Most PCBs are rigid, however, there are some applications requiring flexible circuits. In these cases flexible PTFE or Polyimide substrates are used. These are typically seen in tightly packaged devices where multiple electrical connections need to be made between boards. Special consideration needs to be paid to the design of flexible PCBS.

Copper

The next layer is the copper layer, which is where the actual circuits are printed. This layer is made up of thin copper foil that is laminated onto the substrate. The copper is etched in a specific pattern to create the circuit pathways that will connect the various components of the device.
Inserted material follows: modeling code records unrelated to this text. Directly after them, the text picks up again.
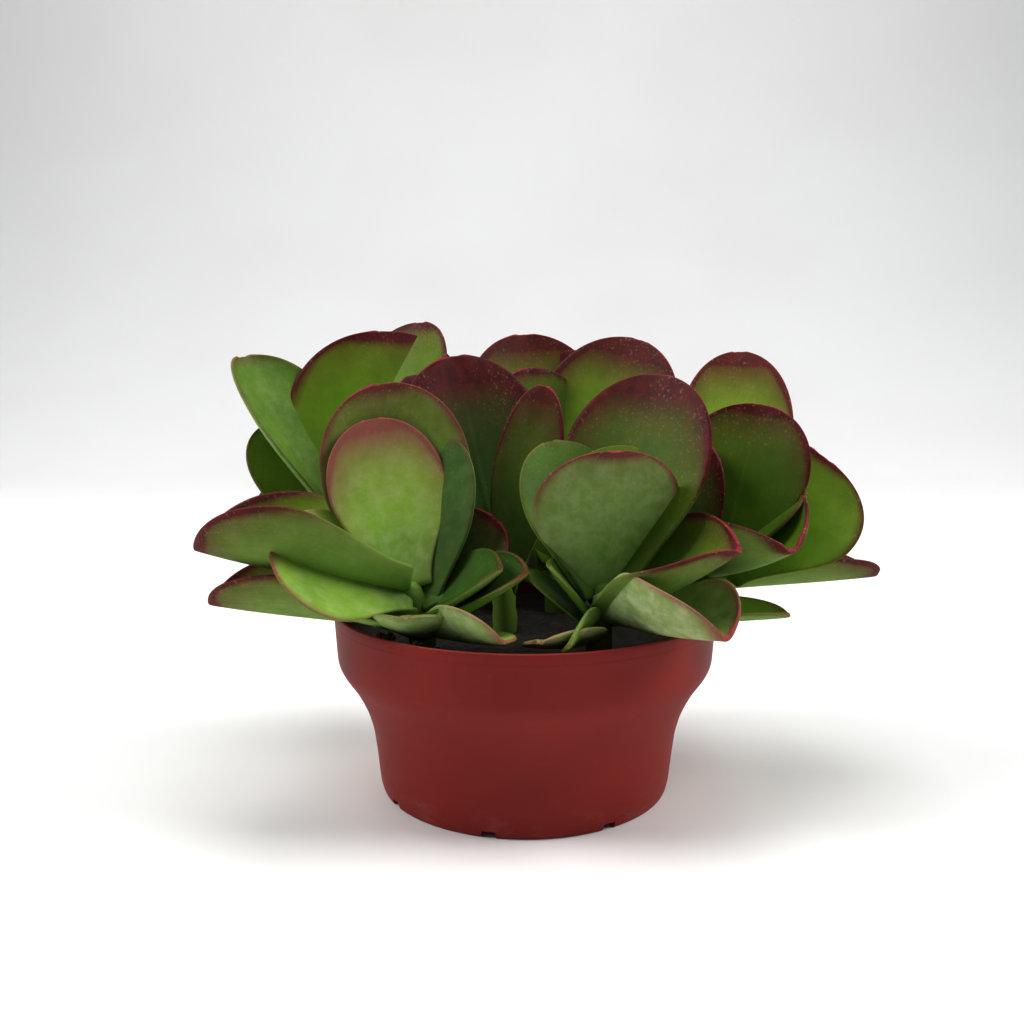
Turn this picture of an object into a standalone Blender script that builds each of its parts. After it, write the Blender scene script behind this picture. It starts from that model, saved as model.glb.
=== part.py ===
"""Paddle plant: six short leafy stems of broad, fleshy, paddle-shaped leaves in a shallow plastic pan.

Metres, +Z up. The origin is the centre of the pot's flat base and the plant faces -Y.
"""

from math import cos, hypot, pi, radians, sin, sqrt

import bmesh
import bpy
import numpy as np

MM = 0.001

# Pot
RIM_RADIUS = 95.0
RIM_TOP = 91.9
WALL = 1.6
FLOOR = 2.0
POT_SIDES = 44
NOTCHES = 8
NOTCH_WIDTH = 6.5
NOTCH_HEIGHT = 3.2
NOTCH_TURN = -103.5

# Soil
SOIL_TOP = 78.0
SOIL_GAP = 0.3
SOIL_SIDES = 28

# Stems
STEM_START = 84.0
STEM_RADIUS = 6.0
FOOT_RADIUS = 6.4
FOOT_BOTTOM = 58.0
HOLE_RADIUS = 6.9
STEM_SIDES = 8

# Leaves
ROOT_SHARE = 0.36
WIDEST_AT = 0.58
MIDRIB_THICKNESS = 4.2
TIP_THICKNESS = 2.2
EDGE_THICKNESS = 1.2
LAST_RING = 0.992

# Outside of the pot, radius and height, from the foot up to the rim.
POT_OUTSIDE = (
    (71.6, 0.0), (72.5, 0.9), (73.6, 5.4), (75.2, 20.4), (76.3, 29.0), (77.8, 35.4), (79.9, 41.9),
    (82.9, 48.4), (86.0, 54.0), (89.8, 59.4), (92.2, 63.4), (93.3, 66.4), (93.7, 69.0), (95.0, 90.9),
)

# name: root x, root y, direction and angle of lean, length. Directions are in degrees, with 0
# to the right, 90 to the back and 270 to the front.
STEMS = {
    "front_left": (-48, -42, 200, 12, 26),
    "back_left": (-58, 30, 178, 42, 62),
    "middle": (-10, 4, 200, 4, 24),
    "front_right": (34, -40, 300, 8, 26),
    "right": (66, 0, 355, 50, 48),
    "back": (18, 50, 100, 10, 30),
}

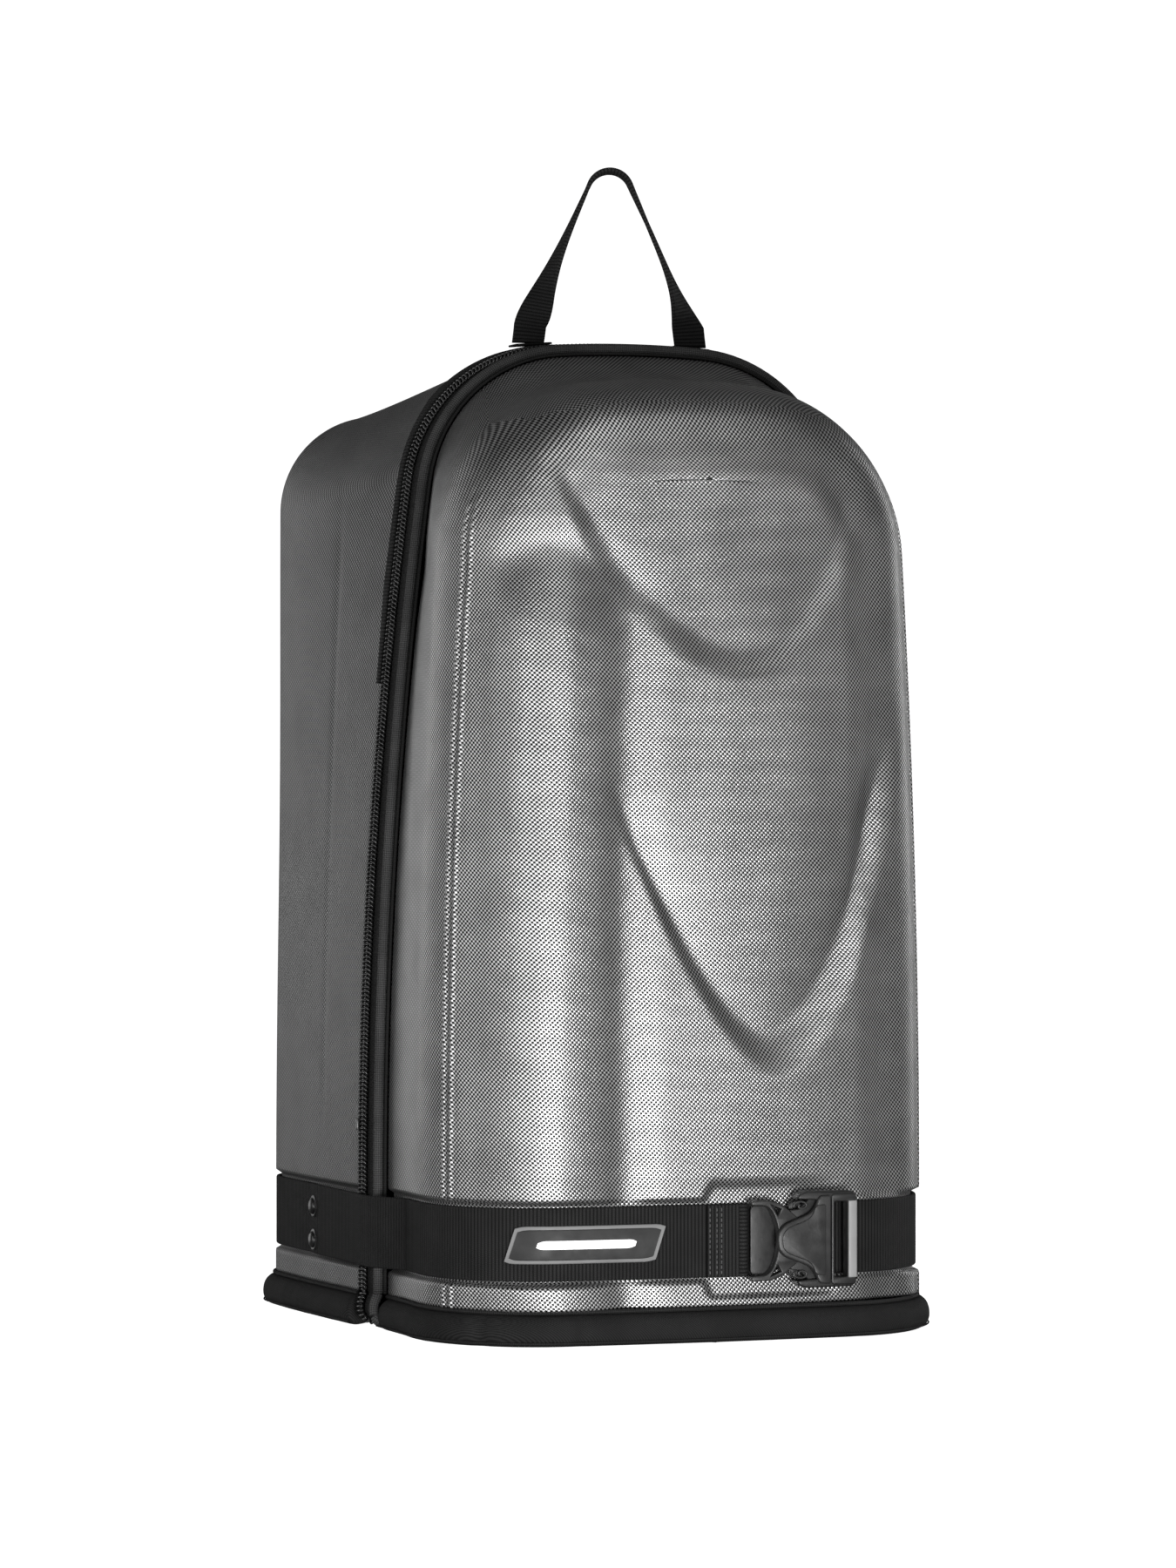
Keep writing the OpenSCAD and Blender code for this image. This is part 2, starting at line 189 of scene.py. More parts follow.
def turned(path, side=None):
    """Frames for a tube along a list of points, with no twist about the given side direction."""
    frames = []
    for i, point in enumerate(path):
        tangent = (path[min(i + 1, len(path) - 1)] - path[max(i - 1, 0)]).normalized()
        reference = side[i] if side else (Vector((0, 0, 1)) if abs(tangent.z) < 0.9 else Vector((0, 1, 0)))
        a = tangent.cross(reference).normalized()
        frames.append((point, a, tangent.cross(a)))
    return frames


def spline(points, steps):
    """A smooth line through points."""
    line = []
    for i in range(len(points) - 1):
        p = [points[max(i - 1, 0)], points[i], points[i + 1], points[min(i + 2, len(points) - 1)]]
        for k in range(steps):
            t = k / steps
            line.append(0.5 * (2 * p[1] + (p[2] - p[0]) * t + (2 * p[0] - 5 * p[1] + 4 * p[2] - p[3]) * t * t
                               + (3 * p[1] - p[0] - 3 * p[2] + p[3]) * t ** 3))
    return line + [points[-1]]


# ---- arches
def arch_parts(arch):
    """Lean angle, corner centre, drop of the crown's centre and angle where the crown starts."""
    lean = math.asin((arch.corner_z - LEAN_Z) / arch.lean_r)
    centre = (arch.leg - arch.lean_r * (1 - math.cos(lean)) - arch.corner_r * math.cos(lean),
              arch.corner_z - arch.corner_r * math.sin(lean))
    drop = math.sqrt((arch.crown_r - arch.corner_r) ** 2 - centre[0] ** 2)
    return lean, centre, drop, math.atan2(drop, centre[0])


def arch_at(arch, s):
    """Point of an arch's right half and its outward normal; s is 0 at the foot and 4 at the top."""
    lean, centre, drop, top = arch_parts(arch)
    if s <= 1:
        return np.array((arch.leg, RIM_Z + (LEAN_Z - RIM_Z) * s)), np.array((1.0, 0.0))
    if s <= 2:
        middle, radius, t = (arch.leg - arch.lean_r, LEAN_Z), arch.lean_r, lean * (s - 1)
    elif s <= 3:
        middle, radius, t = centre, arch.corner_r, lean + (top - lean) * (s - 2)
    else:
        middle, radius, t = (0.0, centre[1] - drop), arch.crown_r, top + (math.pi / 2 - top) * (s - 3)
    normal = np.array((math.cos(t), math.sin(t)))
    return np.array(middle) + radius * normal, normal


def arch_steps(arch, pitch, start=0.0, end=4.0):
    """Values of s spaced about evenly along an arch."""
    lean, _, _, top = arch_parts(arch)
    lengths = [LEAN_Z - RIM_Z, arch.lean_r * lean, arch.corner_r * (top - lean)]
    lengths.append(arch.crown_r * (math.pi / 2 - top))
    steps = []
    for part, length in enumerate(lengths):
        count = max(2, round(length / pitch))
        steps += [part + k / count for k in range(count)]
    return [s for s in steps if start <= s < end] + [end]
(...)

The thickness of the copper foil is usually measured in ounces, which refers to the number of ounces of copper in one square foot. A typical board will have 1oz on the top and bottom layers of cooper and 1 or 0.1oz on the inner layers of copper.

Solder mask

On top of the copper layer is the solder mask. Solder mask is what gives the PCB its distinctive green color. The solder mask helps to prevent short circuits by providing an insulator over the copper layers, only exposing the areas that need to be soldered. The solder mask layer also helps in the manufacturing process by forming “solder mask dams” between fine pitch pads preventing bridges between leads of the components.

Solder mask is typically green, although other colors like black, red, blue, white and purple are available today. The green color is most common because it aids inspections, allows for the smallest solder mask dams of all the colors and is typically cheaper due to its frequent usage. FlashPCB currently only offers green but will add support for black PCBs soon.

Silkscreen

The next layer is the silkscreen, which is a layer of ink that is used to print labels and other identifying information onto the PCB. This can include the names of the various components and their locations on the PCB. The silkscreen can only be printed on top of the solder mask.

White and black are the most common colors of silk screen printing. Currently FlashPCB only offers white silkscreen printing.

Layer count

The number of layers in a PCB refers to the number of copper layers in the board. Today two and four layer layer boards are most typically used, very complex PCBs like computer motherboards may have up to 32 layers. We have even seen a 180 layer board at a trade show (it was half an inch thick). In very high layer counts like this, many of the layers are dedicated to ground and power planes. Typically in a four layer board, the inner layers are ground and power planes while signal traces are run on the top and bottom layers.

It's worth noting that PCBs with a higher layer count are generally more expensive to manufacture due to the additional material and fabrication process required. However, the additional cost can be offset by the improved performance and functionality that is possible with a multi-layer PCB. FlashPCB currently supports two and four layer boards.